St. Cecilia was established in 1939, one of the first parishes created by Bishop Eustace after the diocese was established in 1937. A year later, St. Veronica was established as a mission of St. Cecilia, until it was named a parish in 1961.

With two female saints as patronesses, parishioners saw the opportunity to include them both by placing the new parish under the name of Mary, Queen of All Saints.

Julia Wakelee, a parishioner of St. Cecilia since 1980 and Core Team member, said, “It was a lot of work for the Core Team, but we worked well together and we’re proud of the job we did.”

She said she’s excited about the new parish. “It’s been nice to get together to meet other Catholics. Now we’re one big family. The process really helped me see that it’s not the church buildings that are most important, but the people, who are your family and who are the Church. Most of all, we have the Word of God and the Eucharist. By bringing parishes together, we bring together the best of both, while our faith unites us and helps us in this challenging time.”

Father Moore said the work of uniting the parishes took patience and time. “Understandably it’s been a time of mixed feelings during the process of the last eleven months. We used the time of transition to be sensitive to one another, to be in touch with feelings of loss that come with such change, but also to anticipate the blessings and gains that we can achieve as we look to the future.
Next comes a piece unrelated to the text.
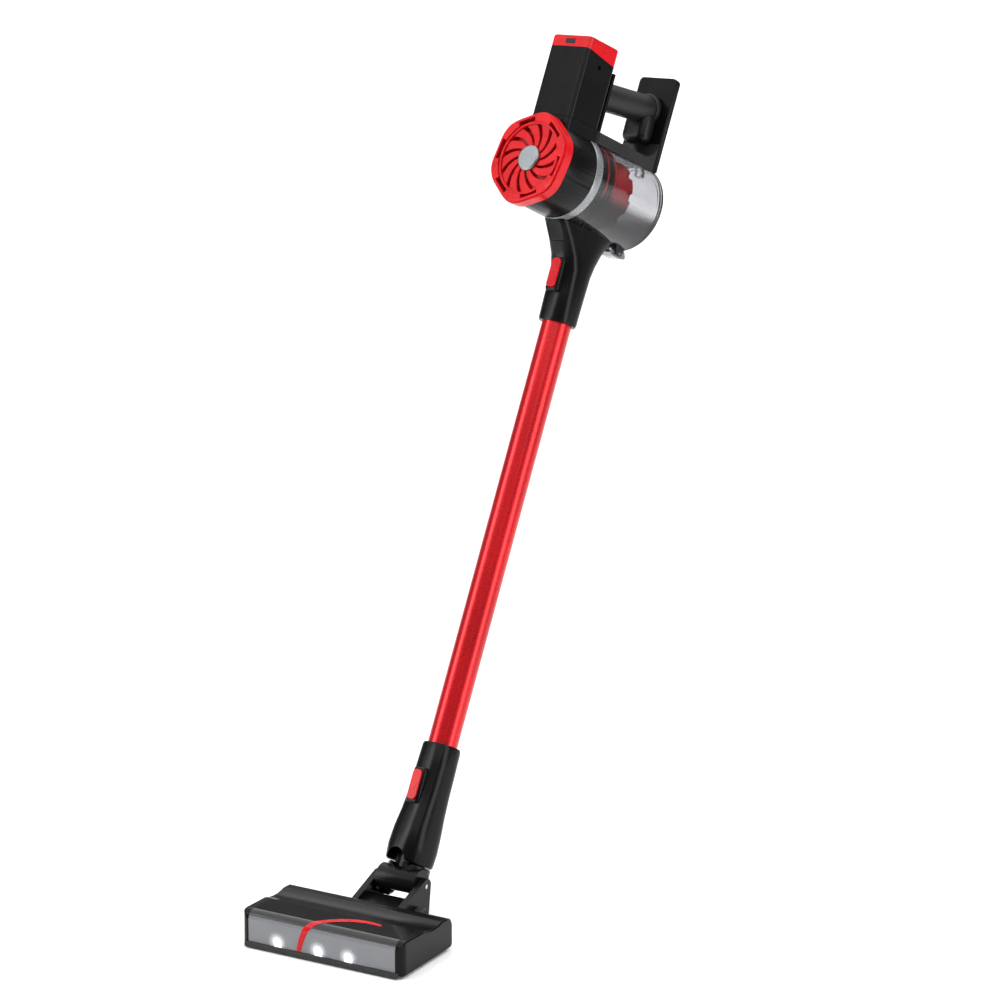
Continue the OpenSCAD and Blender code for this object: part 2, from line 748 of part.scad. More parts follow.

There’s an excitement and a freshness that challenges us to be more creative about what a parish can accomplish, especially in light of being good stewards of the gifts and blessings we can best use for Mary, Queen of All Saints parish and the wider community in Pennsauken. It gives us a broader feel for mission in the Church and has great potential to keep us moving forward in the direction of where a parish can best reflect the mind and heart of Christ in everyday life.”